Myth – Rapists are usually unknown to their victim.
When I give presentations to college students and professionals regarding sexual assault, I typically ask the audience to build a mental image of the “typical” perpetrator. More often than not, the caricature is creepy or otherwise off-putting stranger– of low socioeconomic status and lurking in the shadows. This viewpoint isn’t just inaccurate; it’s dangerous. The truth is that an overwhelming percentage of assaults (78%[v]) occur with a known assailant.
According to Drs. Jim Tanner and Stephen Brake, experts in the psychology of sexual predators, most ‘successful’ perpetrators, put great effort into building a personae people like to be around. The thought being: if you’re good looking, smooth talking, and someone people like to be around, then you don’t have to go looking for victims– they willingly come to you. Working on a project together may lead to coffee, and perhaps a date that may provide access a victim’s home, car or other private space (2013). Furthermore, the more people like you, the greater the barriers victims will face should they ever try outcry. According to Tanner & Brake, the most dangerous sexual predators do not lurk in shadows, but rather they operate with the forethought to groom both their intended victims and their environments.
Myth – Sexual History is a Good Measure for Evaluating Likelihood of Victimization
This discussion couldn’t possibly be any more timely or important. In June of this year, President Obama signed a Pentagon supported Executive Order (EO) that materially diluted the protections afforded to survivors of sexual assault in the military – specifically regarding their sexual histories admitted as evidence in a court martial. Military Rule of Evidence (MRE) 412 is essentially the military’s take on a set of rules commonly referred to as “Rape Sheild” laws. And the President’s Executive Order is problematic because it expands the circumstances in which a survivor’s sexual history can be brought into evidence. While a thorough discussion of these laws are entirely beyond the scope of this article, it’s worth noting that the current EO goes against the grain of what many civilian courts are ruling with respect to Rape Shield.

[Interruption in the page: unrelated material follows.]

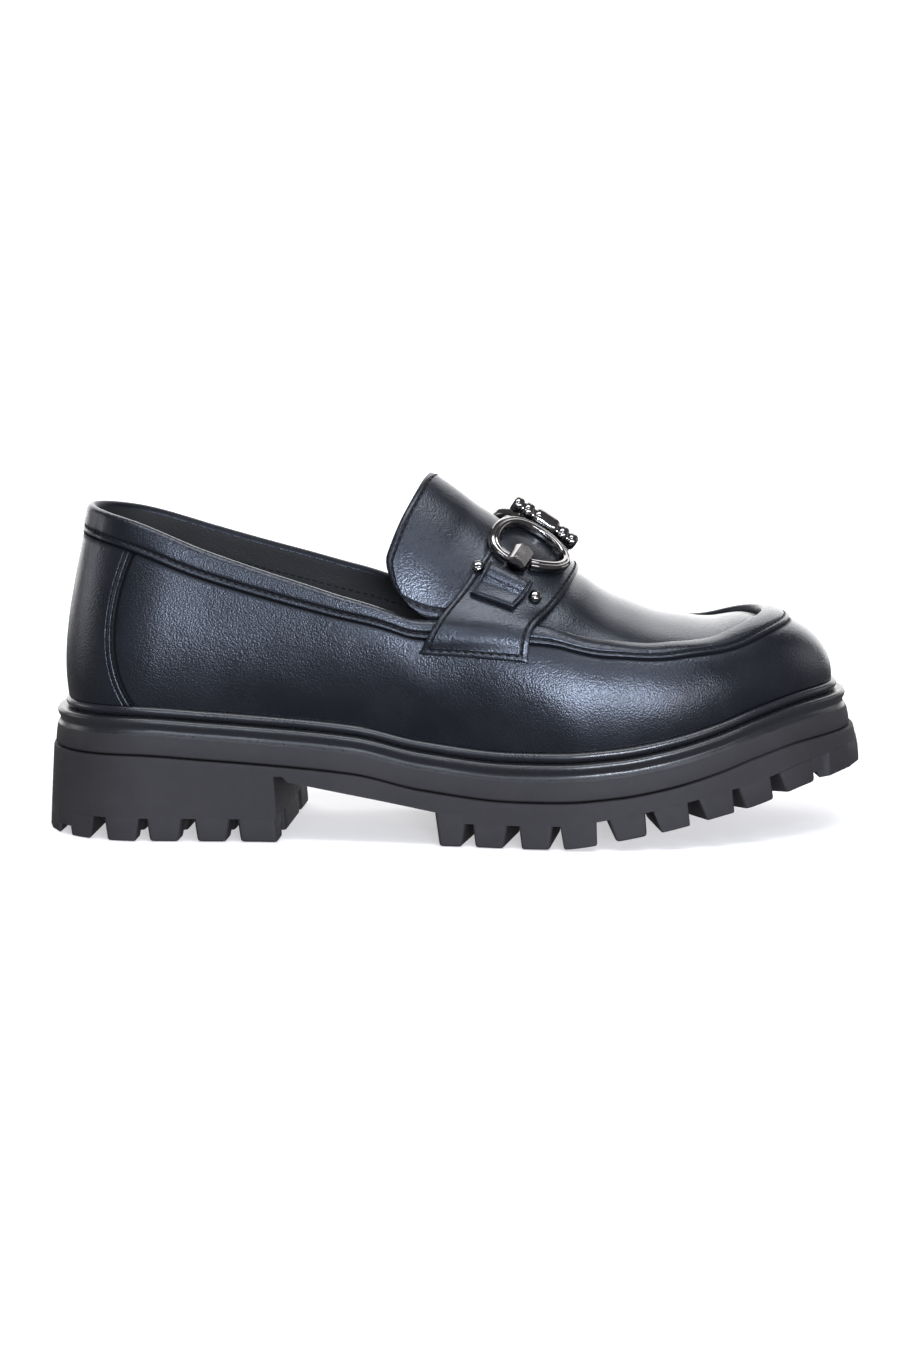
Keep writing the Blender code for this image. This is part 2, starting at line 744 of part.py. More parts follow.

So what does this move from the White House and Pentagon teach us? First, it illustrates certain myths regarding the identities of sexual assault survivors in our society. Single people, married people, people in committed relationships, people in non-committed relationships and everyone in between can be exploited. Prior consensual behaviors with one partner a thousand times, or one thousand partners one time each, do not provide insight as to whether or not free, and enthusiastic consent was given during a specific incident.
Consent is something that should be given freely and enthusiastically. “YES!!!” (Think of the old Herbal Essence shampoo commercials). And more importantly, consent must be given for each sexual encounter and even each stage of a sexual encounter. Allow me to provide you an illustration:
When I’m speaking to large groups-again, often of young adults-I tell them that consent isn’t like someone giving you one, all-access ticket to an amusement park. It’s more like a carnival, where each person needs to hand over their ticket at each individual ride-and more importantly, you need to ride those rides with the other person. The other person is not the ride. Consent involves togetherness-whether it’s a minute of togetherness or a lifetime. My carnival example may dance along the line of crude, but it’s a price I’m willing to say in order to engage folks in a conversation that so desperately needs to happen. And let’s face it-consensual sex can be fun!
Myth- False reporting is very common.
Lastly, I had to tackle the myth of false reporting. The truth is that our best estimations have anywhere between 40-60% of sexual assault is never reported[vi]. And the best estimation of false reporting by the National Center for the Prosecution of Crimes Against Women (NCPCAW), is somewhere between 2-8%. Often I’ve found that people expect the rate of false reporting to be higher-even close to or over 50%. The NCPCAW’s paper touches on this disconnect noting that as a culture, we have expectations and stereotypes of what counts as “real rape”. And often we rely on the criminal justice system to determine whether or not an assault truly occurred, rather simply seeing it as an avenue toward justice, and one doorway towards healing.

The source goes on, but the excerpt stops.